Think internal innovation, as well as external. In a recent survey, more Financial Services executives defined innovation as internal operational improvements than any other avenue, even over Digital and New Products. Why then, would you build a heavy process to manage reducing the number of internal processes under the banner of ‘innovation’?

Since many innovations today are concepts and thoughts needing instantiation, do not spend an inordinate amount of time on, as Cooper recently published, doing “heavy front-end homework before development begins.” Innovative ideas are stories about users and their daily lives evolving from concept to Steve Jobs’ term”insanely great products” through continuous big and small multi-party collaboration.

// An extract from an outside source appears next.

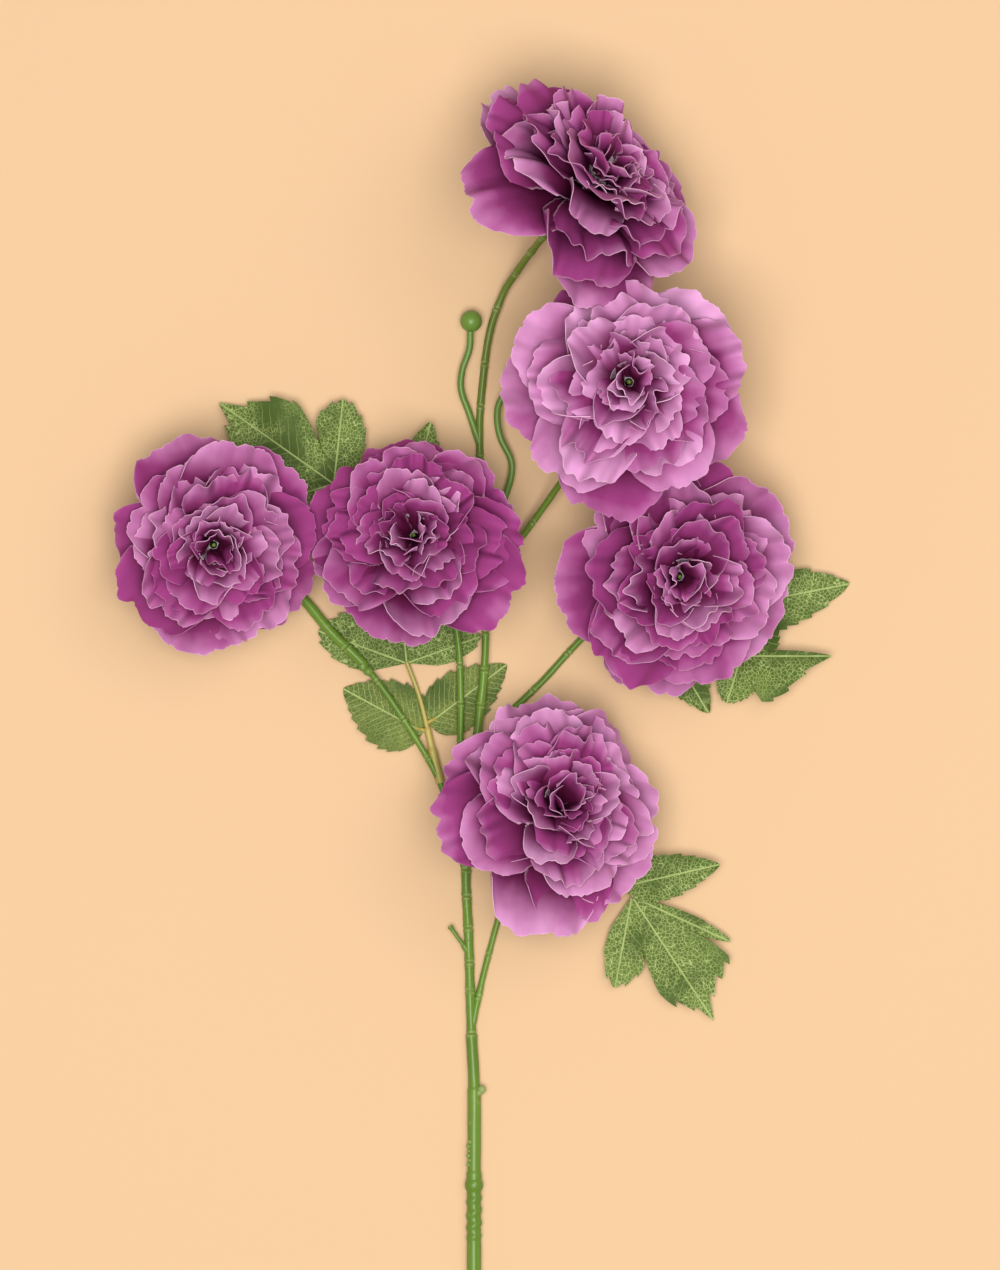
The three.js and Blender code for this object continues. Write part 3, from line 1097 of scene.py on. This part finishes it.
@dataclass
class Stems:
    """The lower stem with its collar, the main stem, the branches and the bud stalks.

    Its necks are the two points at the back of each head that the head's branch ends on.
    """

    place: Matrix
    necks: dict[str, tuple[Vector, Vector]]
    axis_height: float = 3.4
    lower_radius: float = 2.6
    bead_radius: float = 4.03
    first_joint: float = 11
    last_joint: float = 110
    collar_start: float = 159.0
    collar_top: float = 183.5

    def lower_stem(self) -> None:
        """Builds the thick stem and the lumpy beads of its collar."""

        def radius(distance: float, angle: float) -> float:
            """The stem's radius with its beads and the groove between its two runs.

            Args:
                distance: How far along the stem.
                angle: How far round it.

            Returns:
                The radius, in millimetres.
            """
            collar = ramp(distance, self.collar_start - 1, self.collar_start)
            size = self.lower_radius - 0.1 * collar + 0.05 * cloud(distance * 0.06, angle, 1)
            size -= 0.5 * ramp(distance, self.collar_top - 0.9, self.collar_top)
            for middle, bulge, width, shift in COLLAR_BEADS:
                away = (distance - middle - shift * math.cos(angle)) / width
                size = max(size, bulge * math.sqrt(max(0.0, 1 - away * away)))
            groove = (0.36 - 0.12 * collar) * hump(angle, 1.0, 0.2)
            return size - groove + 0.08 * hump(angle, math.pi, 0.12)

        bm = bmesh.new()
        line = smooth_line([(0, 0, self.axis_height), (0, self.collar_top, self.axis_height)], 0.5)
        sweep(bm, line, radius, 36)
        piece = Piece("lower_stem_moulding", Finish.STEM, ("lower_stem",), "stem_plastic")
        piece.make(bm, self.place, sharp=50)

    def main_stem(self) -> None:
        """Builds the main stem with its twig, knob and blobs."""
        neck, base = self.necks["top"]
        route = (*MAIN_ROUTE, tuple(neck), tuple(base))
        bm = bmesh.new()
        Rod(route, MAIN_RADII, MAIN_JOINTS, grooves=((0.9, 0.16),)).add_to(bm)
        Rod(TWIG, TWIG_RADII, flash=0.03, sides=12).add_to(bm)
        for knob in MAIN_KNOBS:
            self.blob(bm, *knob)
        piece = Piece("main_stem_moulding", Finish.STEM, ("main_stem",), "stem_plastic")
        piece.make(bm, self.place, sharp=50)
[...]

Locking people in a meeting room for a 60-minute brainstorming session rarely works for innovation. Heavily detailed Proofs of Concept focus too much on features and functions that are typically actually enhancements to existing products – breakthrough innovation is based on a new storyline. Use minimally defined test beds and concepts, tested via quick ‘iterate-test-enhance’ cycles to refine the story and then backfill with features/functions. The result will be a product specification and roadmap with a substantially higher chance of market success.

Discontinue treating new products and innovations as ‘projects’ or tracking them as if they are. Most of today’s project management techniques and tools are the linear descendants of 1950’s needs to build nuclear submarines for the Cold War, where each submarine took 7 years to design and launch. RAG reports and team meetings were easily incorporated in that long timeline. Replace a high-friction document-oriented, electronic file cabinet and email-centric process with a near real-time collaborative culture empowered by modern innovation acceleration tools. For those of us using the various Office tools, collaboration is still difficult. Approvals, idea clarity, financial and progress controls remain, but typically, in our experience, the right mix of culture and technology cuts end-to-end cycle time by at least 30% and with broader input and buy-in.

World-class companies have changed their thinking radically (or in the case of many newer companies, never had old-think to begin with). They moved from living in a predictable and calm inwardly focused world where they reacted to market changes expressed in columnar formats to living comfortably, as Complexity Science defines it, ‘on the edge of chaos …where rigid order and random chaos meet and generate [a high need for] adaptation, complexity and creativity’.

Adaptive companies have two distinct advantages over their competitors. First, they create the Edge of Chaos where their less nimble competitors are then forced to struggle. Secondly, they attract, retain and develop the least linear, most creative and adaptable employees who operate at near real-time, not email and meeting speeds. Their employee DNA matches the pace of their evolving markets.

Can established companies make this transition – some yes, and some no. We have seen mighty efforts leading to not much more than sloganeering followed by over-control and have participated in clear transformational success based on innovation acceleration techniques and technology. Replacing your Stage Gates process and controls allows you to use your competitors’ ‘rigid and stiff’ cultures against them. Let them live inside their process while you invent the future.